このような家族構造の相違が,西欧と日本における社会化の性格を異なったものとする。

「西欧の子供は成人の現実という異物を呑みこまされ,また呑みこむ。日本の子供は,いわば自然におとなの現実と同化してゆく。この違いから,西欧では子供が成人になったとい,自分は社会化されたのだという意識が日本の場合よりも強いという違いが出てくる。こうした変身の意識は西欧的である。それゆえ,第一次社会化が教養小説の最初の主題となりうる。」(111-112頁)

夫婦関係が優性の家族のもとでは,子供は「外側の世界と区別された主観的現実の担い手としての個人」(112頁)を意識することが多くなり,自分の外側の世界をいかに内面化するのか,ということに強い関心をもつようになる。これに対して,親子関係が優性の家族のもとでは,そのような「個人」意識が相対的に弱く,それだけ第一次社会化が小説の主題とはなりにくいのだという。
家族構造の相違は,さらに第二次社会化の性格の違いにもつながる。

「日本の社会においては,第二次社会化のある側面が第一次社会化と連続している。それは,ここでは職業集団の中で父─息子関係を中心とする家族構造が摸倣されるからである。一つの職場の長とその部下との関係は父─息子関係になぞらえられる。さらに職業集団は,個人にとって容易に他と取り換えうるような,一時的に選択された集団ではない。・・それは容易に脱退しうるような Verein (voluntary association) ではなく,なんらかの縁によって半永久的に埋没せざるをえないような Gemeinschaft である。これに対して,西欧の社会の第二次社会化の原理は第一次社会化の原理と非連続である。そこでは,子供にとっての第一次社会化は親の世界をどのように違和感なしに取り入れるかという原理をめぐって展開される。一方第二次社会化は,このようにして形成された個人が他の個人とどのように brothers の関係を結ぶかという原理をめぐって展開される。・・ここでは行為主体による親の世界の一方的な取り入れに代わって,行為主体の世界と平等の他者の世界との相互の調整が問題となる。この二つの原理は全く異なっているので,第一次社会化の過程と第二次社会化の過程とのあいだに非連続がある。・・」(112-113頁)

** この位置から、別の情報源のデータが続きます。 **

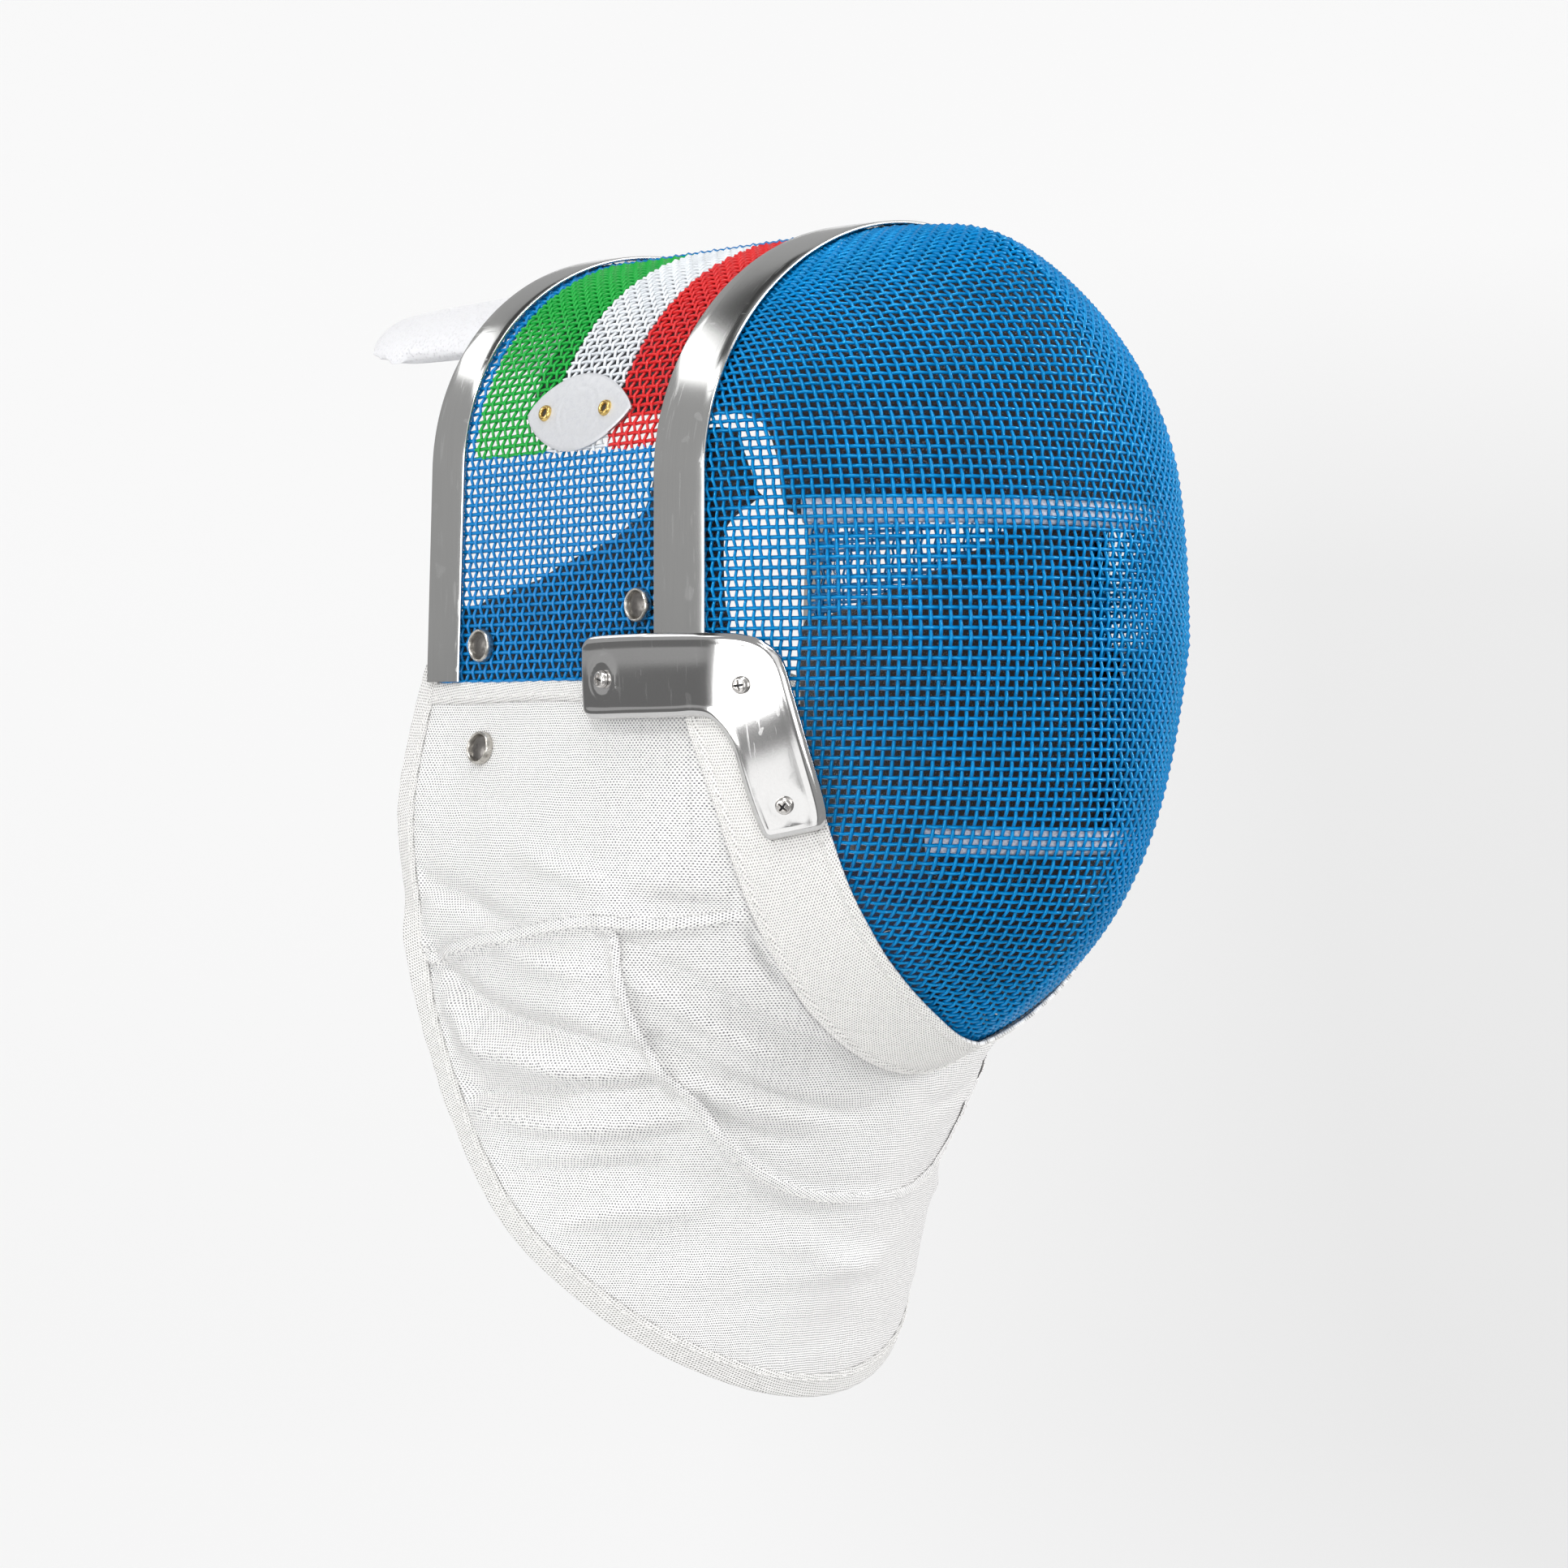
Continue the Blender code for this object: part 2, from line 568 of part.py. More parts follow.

第二次社会化と第一次社会化は,日本においては連続的で,西欧においては非連続的である,という。
連続的ということは,第一次社会化における親子関係の確立の仕方が,子供が自分の外側の社会とつながる方法の基本形となり,第二次社会化においても作用するということ。ここでは,個人が他者と異なる自分であるという「個人」意識は強く育たず,それために日本では,教養小説を生み出す条件に欠けた,というわけだ。
西欧と日本との対比を,西欧を模範とするような価値判断と結びつけずに理解するならば,上の分析は基本的になお首肯しうるように思う。
日本では,教養小説の代わりに,上司が親代わりというような親子関係を範型とする社会化の仕組みが,子供の社会化に大きな役割を果たしてきた。
しかし,「失われた10年」を経て,このような教養の社会的仕組みはやせほっそってきたようだ。巷間にあふれる自己啓発書は,こうした仕組みの欠けを補う,現代日本教養小説なのかもしれない。